When I first tried meditation, it was relatively easy to continue practicing on a daily basis because of the sheer novelty. I had boundless curiosity about my own mind and how the thoughts spasmodically jumped around from one topic to the next.
It was bizarre…and endlessly fascinating.
I will never forget the first time I heard the phone ring while I was meditating. The urge to answer the phone was so intense I had to make an enormous effort to refrain from jumping up and answering it. The sensations in that moment were nearly overpowering, but I learned to stay put and subsequent phone calls were easier and easier to resist.
For quite some time—years even—meditation was the only thing I wanted to do. Even though I knew I had become attached to the practice, I craved my alone time. When I got it, I marveled at how difficult some thoughts were to accept and let go and how easy others were.
It almost turned into a form of entertainment.

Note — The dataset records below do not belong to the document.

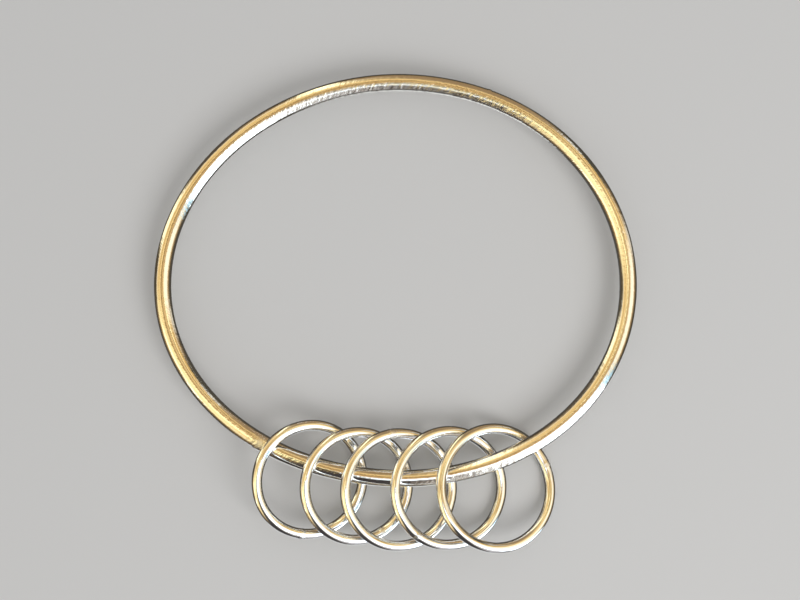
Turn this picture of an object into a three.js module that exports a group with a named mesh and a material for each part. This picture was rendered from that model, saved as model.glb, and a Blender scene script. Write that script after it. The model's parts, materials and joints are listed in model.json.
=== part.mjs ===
// Bangle with five loose rings: an oval of round silver wire, lying flat, and five closed rings of
// thinner wire strung on it. Millimetres, +Z up. The surface that it lies on is z = 0, and the
// origin is under the middle of the whole object's outline.
import * as THREE from 'three';

// The bangle: one wire bent by hand to an oval, its ends soldered together.
const BANGLE_WIRE = 2.5;
const OVAL_HALF_LENGTH = 33.75;
const OVAL_HALF_DEPTH = 28.7;
// Hand bending leaves three slightly flat places, evenly spaced, the first in this direction.
const UNEVENNESS = 0.0082;
const FIRST_FLAT_PLACE = degrees(16);
// It rests on its far side, and on the rings under its near side, so it isn't quite level.
const TILT_ABOUT_X = degrees(-1.75);
const TILT_ABOUT_Y = degrees(-1.4);

// The rings, from left to right, each made by hand and so a little different. Each leans, with its
// left side over the bangle, its right side under it and its lowest point on the surface.
//   across  outer diameter
//   around  direction of its middle from the oval's middle, in degrees from +X
//   out     distance between those two middles
//   lean    its slope, in degrees
//   facing  direction that it slopes down to, in degrees from +X
const RING_WIRE = 1.5;
const RINGS = [
  { name: 'ring_1', across: 17.25, around: -113.3, out: 31.25, lean: 18.3, facing: -7 },
  { name: 'ring_2', across: 17, around: -100.7, out: 30.15, lean: 18.1, facing: 3 },
  { name: 'ring_3', across: 17.65, around: -89.1, out: 30.15, lean: 18.6, facing: 10 },
  { name: 'ring_4', across: 17.8, around: -75.6, out: 30.85, lean: 18.4, facing: 10 },
  { name: 'ring_5', across: 18.5, around: -64.2, out: 33.1, lean: 22, facing: 29 },
];

// Facets: sides of a wire's section, and steps along a wire.
const SECTION_SIDES = 12;
const BANGLE_STEPS = 96;
const RING_STEPS = 36;

const SILVER = { color: 0xd9d4cb, roughness: 0.12, metalness: 1 };

function degrees(angle) {
  return angle * Math.PI / 180;
}

// The wire's centre on the oval, at a turn of t round it.
function ovalPoint(t) {
  const swell = 1 - UNEVENNESS * Math.cos(3 * (t - FIRST_FLAT_PLACE));
  const point = new THREE.Vector2(OVAL_HALF_LENGTH * Math.cos(t), OVAL_HALF_DEPTH * Math.sin(t));
  return point.multiplyScalar(swell);
}

// The direction straight out from the oval, in its plane.
function ovalOutward(t) {
  const step = 0.001;
  const along = ovalPoint(t + step).sub(ovalPoint(t - step)).normalize();
  return new THREE.Vector2(along.y, -along.x);
}

// A closed loop of round wire, with the flats of its section facing up, down, in and out, and its
// diameter measured across them.
function wireLoop(wire, steps, centreAt, outwardAt) {
  const loop = new THREE.TorusGeometry(1, 0.5, SECTION_SIDES, steps);
  const halfSide = Math.PI / SECTION_SIDES;
  const cornerRadius = wire / 2 / Math.cos(halfSide);
  const { position, uv } = loop.attributes;
  for (let i = 0; i < position.count; i += 1) {
    const t = (uv.getX(i) % 1) * 2 * Math.PI;
    const corner = (uv.getY(i) % 1) * 2 * Math.PI + halfSide;
    const place = centreAt(t).addScaledVector(outwardAt(t), cornerRadius * Math.cos(corner));
    position.setXYZ(i, place.x, place.y, cornerRadius * Math.sin(corner));
  }
  loop.computeVertexNormals();
  return loop;
}

function silver() {
  return new THREE.MeshStandardMaterial(SILVER);
}

// Lifts a piece until its lowest corner is on the surface.
function standOnSurface(piece) {
  const lowest = new THREE.Box3().setFromObject(piece, true).min.z;
  piece.position.z -= lowest;
}

function makeBangle() {
  const bangle = new THREE.Mesh(wireLoop(BANGLE_WIRE, BANGLE_STEPS, ovalPoint, ovalOutward), silver());
  bangle.name = 'bangle';
  bangle.rotation.set(TILT_ABOUT_X, TILT_ABOUT_Y, 0);
  standOnSurface(bangle);
  return bangle;
}

function makeRing({ name, across, around, out, lean, facing }) {
  const radius = (across - RING_WIRE) / 2;
  const outwardAt = (t) => new THREE.Vector2(Math.cos(t), Math.sin(t));
  const centreAt = (t) => outwardAt(t).multiplyScalar(radius);
  const ring = new THREE.Mesh(wireLoop(RING_WIRE, RING_STEPS, centreAt, outwardAt), silver());
  ring.name = name;
  ring.position.set(out * Math.cos(degrees(around)), out * Math.sin(degrees(around)), 0);
  ring.rotation.set(0, degrees(lean), degrees(facing), 'ZYX');
  standOnSurface(ring);
  return ring;
}

// Moves everything so that the origin is under the middle of the outline.
function centreOverOrigin(group) {
  const middle = new THREE.Box3().setFromObject(group, true).getCenter(new THREE.Vector3());
  group.position.set(-middle.x, -middle.y, 0);
}

const bangleWithRings = new THREE.Group();
bangleWithRings.add(makeBangle(), ...RINGS.map(makeRing));
centreOverOrigin(bangleWithRings);

export default bangleWithRings;
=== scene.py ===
"""A silver bangle with five loose rings, lying on a pale surface.

Each CAD wire is replaced by a fine mesh of the same wire: hand-bent, planished, soldered and polished.
Everything is in metres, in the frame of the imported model, where the object rests on z = 0.
"""
import json
import math

import bpy
import numpy as np
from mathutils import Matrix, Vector


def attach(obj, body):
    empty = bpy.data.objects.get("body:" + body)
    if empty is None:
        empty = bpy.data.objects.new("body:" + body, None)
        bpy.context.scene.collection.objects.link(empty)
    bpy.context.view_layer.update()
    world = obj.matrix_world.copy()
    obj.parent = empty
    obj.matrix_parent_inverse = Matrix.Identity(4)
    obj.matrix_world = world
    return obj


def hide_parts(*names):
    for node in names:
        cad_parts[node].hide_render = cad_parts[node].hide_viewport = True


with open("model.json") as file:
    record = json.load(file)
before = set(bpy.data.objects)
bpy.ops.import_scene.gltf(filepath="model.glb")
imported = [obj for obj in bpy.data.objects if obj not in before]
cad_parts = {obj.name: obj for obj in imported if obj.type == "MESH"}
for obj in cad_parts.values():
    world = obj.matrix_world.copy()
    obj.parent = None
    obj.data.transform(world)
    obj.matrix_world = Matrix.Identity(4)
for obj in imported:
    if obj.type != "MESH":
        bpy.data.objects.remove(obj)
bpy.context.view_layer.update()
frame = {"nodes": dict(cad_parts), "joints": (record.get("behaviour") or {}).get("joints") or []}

MM = 0.001


# ---------------------------------------------------------------- the wires, as the CAD has them

def read_wire(name):
    """The plane, centre line and wire radius of a CAD loop, measured on its mesh."""
    corners = np.array([v.co for v in frame["nodes"][name].data.vertices], float)
    corners = np.unique(corners.round(8), axis=0)
    centre = corners.mean(0)
    normal = np.linalg.svd(corners - centre)[2][2]
    normal *= np.sign(normal[2])
    across = np.cross([0.0, 1.0, 0.0], normal)
    across /= np.linalg.norm(across)
    away = np.cross(normal, across)
    flat = (corners - centre) @ np.stack([across, away, normal], 1)
    turn = np.arctan2(flat[:, 1], flat[:, 0])
    reach = np.hypot(flat[:, 0], flat[:, 1])
    series = np.linalg.lstsq(harmonics(turn), reach, rcond=None)[0]
    return {
        "centre": centre, "across": across, "away": away, "normal": normal,
        "series": series, "radius": np.abs(flat[:, 2]).max(),
    }


def harmonics(turn, highest=6):
    """Columns 1, cos t, sin t, cos 2t and so on. They add up to how far a closed outline is from its
    middle, at each angle t."""
    columns = [np.ones_like(turn)]
    for k in range(1, highest + 1):
        columns += [np.cos(k * turn), np.sin(k * turn)]
    return np.stack(columns, 1)


# ---------------------------------------------------------------- hand-made unevenness

# How much the height of a blob of solder varies over it.
SOLDER_UNEVENNESS = 0.4


def smooth_noise(rng, shape, spacing, size, slant=0.0):
    """Noise with unit spread on a grid that repeats both ways. size is how long its marks are, along
    and round the wire, and slant turns them."""
    along = np.fft.fftfreq(shape[0], spacing[0])[:, None]
    around = np.fft.fftfreq(shape[1], spacing[1])[None, :]
    first = along * math.cos(slant) + around * math.sin(slant)
    second = around * math.cos(slant) - along * math.sin(slant)
    keep = np.exp(-2 * math.pi ** 2 * ((first * size[0]) ** 2 + (second * size[1]) ** 2))
    keep[0, 0] = 0
    noise = np.fft.ifft2(np.fft.fft2(rng.standard_normal(shape)) * keep).real
    return noise / noise.std()


def near(angle, middle, width):
    """1 at one place round a circle, falling smoothly to 0 over width. All in degrees."""
    gap = (angle - middle + 180) % 360 - 180
    return np.exp(-0.5 * (gap / width) ** 2)


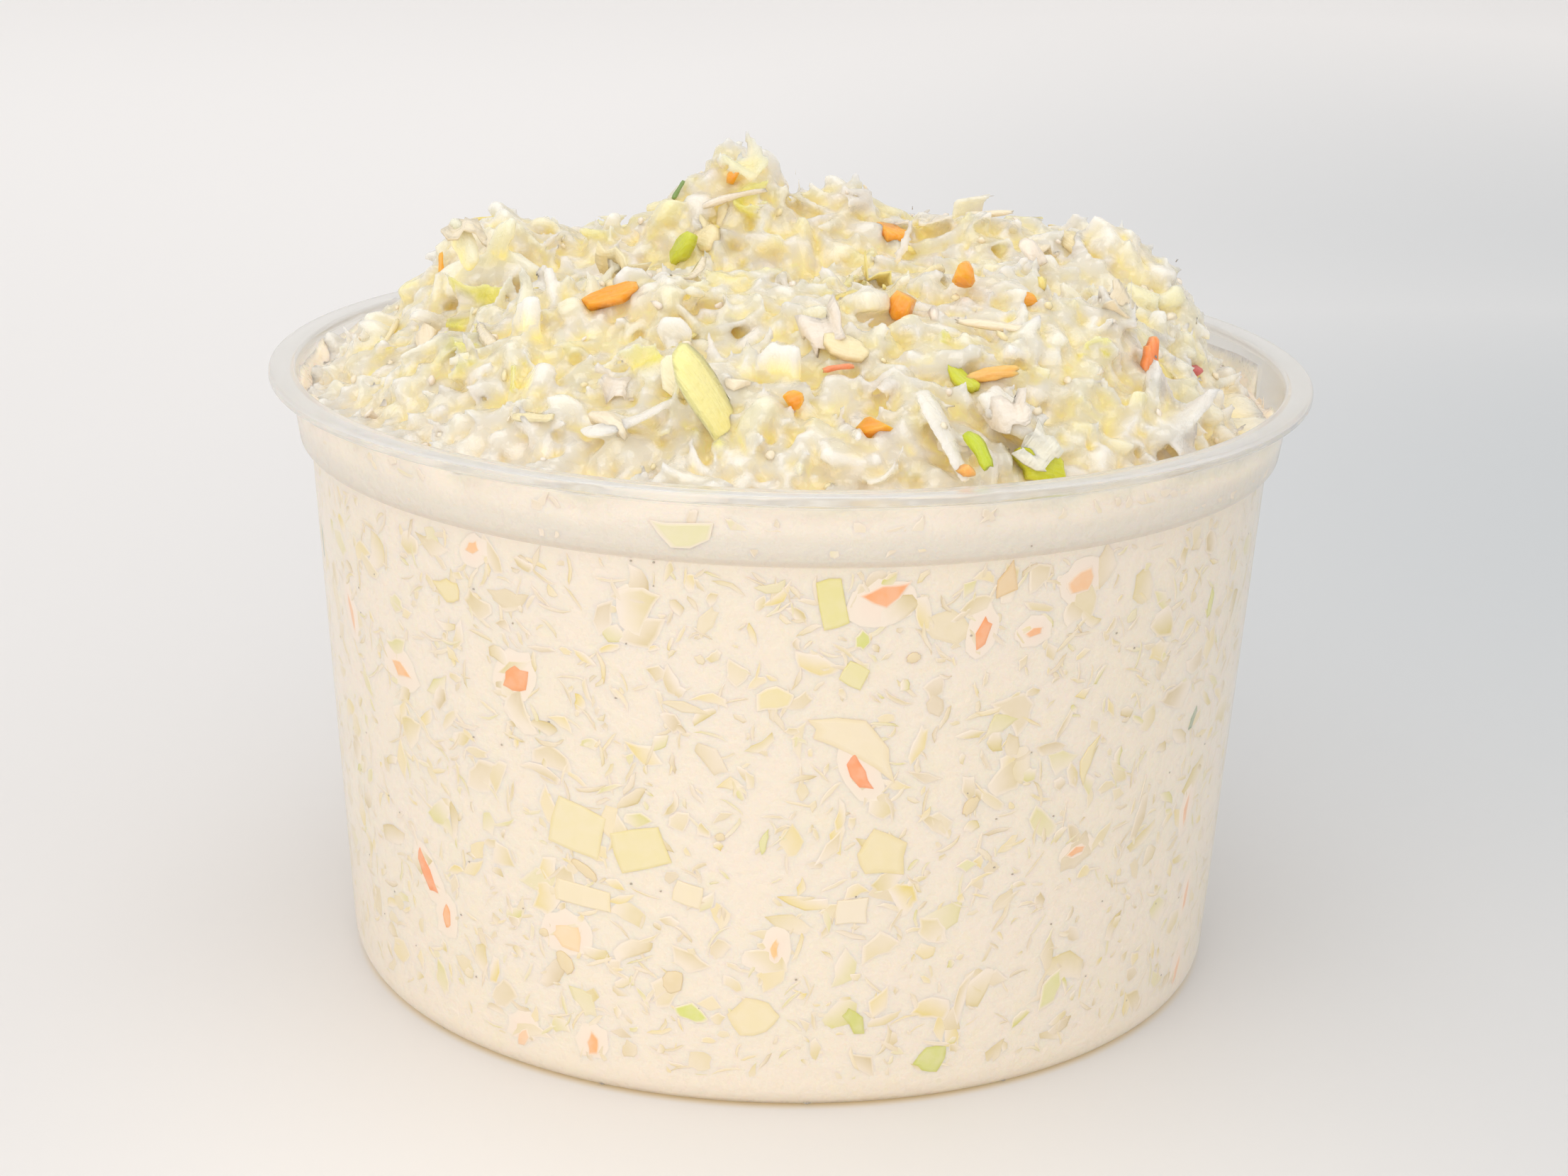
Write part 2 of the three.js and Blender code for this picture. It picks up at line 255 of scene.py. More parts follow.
class SlawSettings(bpy.types.PropertyGroup):
    """Amounts and colours of the coleslaw."""

    seed: count("Seed", "Start of the random draws", 4127)
    dressing: colour("Dressing", "Colour of the dressing against the wall", srgb(248, 232, 213))
    # Painted shade: the warm yellow given to the heap's crevices and the slab under it, standing in
    # for light that passes through the cabbage.
    crevice_shade: colour("Crevices", "Colour deep between the pieces of the heap", srgb(255, 235, 150))
    # Painted light: a warm glow emitted from the heap's crevices, standing in for light scattered
    # inside the wet slaw.
    inner: amount("Inner light", "Light that comes out of the wet crevices again", 0.26)
    brim: colour("Brim", "Colour of the wet slaw along the rim", srgb(244, 232, 214))
    # Painted shade: the darker colour of the slaw behind the band, under the rim, and the painted
    # shadow line under the band.
    band: colour("Band", "Colour of the slaw behind the hazy band", srgb(228, 221, 206))
    ledge_line: colour("Ledge line", "Colour of the shadow under the band", srgb(226, 206, 180))
    coated: count("Coated pieces", "Pieces of cabbage bound together by the dressing", 4300)
    flakes: count("Flakes", "Chopped flat bits of cabbage on the heap", 14)
    ribs: count("Ribs", "Chunky bits of cabbage rib on the heap", 6)
    shreds: count("Shreds", "Narrow strips of cabbage on the heap", 30)
    leaves: count("Leaves", "Thin frilly bits of leaf on the heap", 18)
    crumbs: count("Crumbs", "The finest loose bits on the heap", 140)
    wall_chips: count("Wall chips", "Bits of cabbage pressed to the wall", 2000)
    band_chips: count("Band chips", "Faint bits of cabbage behind the hazy band", 220)
    wall_slivers: count("Wall slivers", "Fine slivers pressed to the wall", 2400)
    specks: count("Specks", "Dark specks at the wall", 150)
    hidden_bits: count("Bits behind", "Carrot and green bits at the back of the wall", 70)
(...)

Over time, the thoughts became less frantic and intense. I learned to accept and let go of little triggers and even some big ones. I no longer felt imprisoned by my own mind. I had tasted freedom from intense emotions. And, despite an awareness that I was clinging, I kept meditating because I wanted to see just how much more I could learn.
Five years later, my experience of meditation is much, much different.
When I sit to meditate these days, I set my timer, focus on my breathing and notice very little. Thoughts still come and go, but they are comparatively mundane—tiny fragments of memories or anticipations that don’t carry much weight.
I face what seems to be a gaping pit of mental dullness.
I know this development is common. Dullness is one of the five hindrances in Buddhism, and there are various methods suggested as an antidote to the dullness. I am working on having greater alertness and awareness during my meditation.
But sometimes I believe it is necessary simply to notice the dullness.
Breathing in, I notice my bunny mind feels dull. Breathing out, I am aware that my bunny mind feels dull.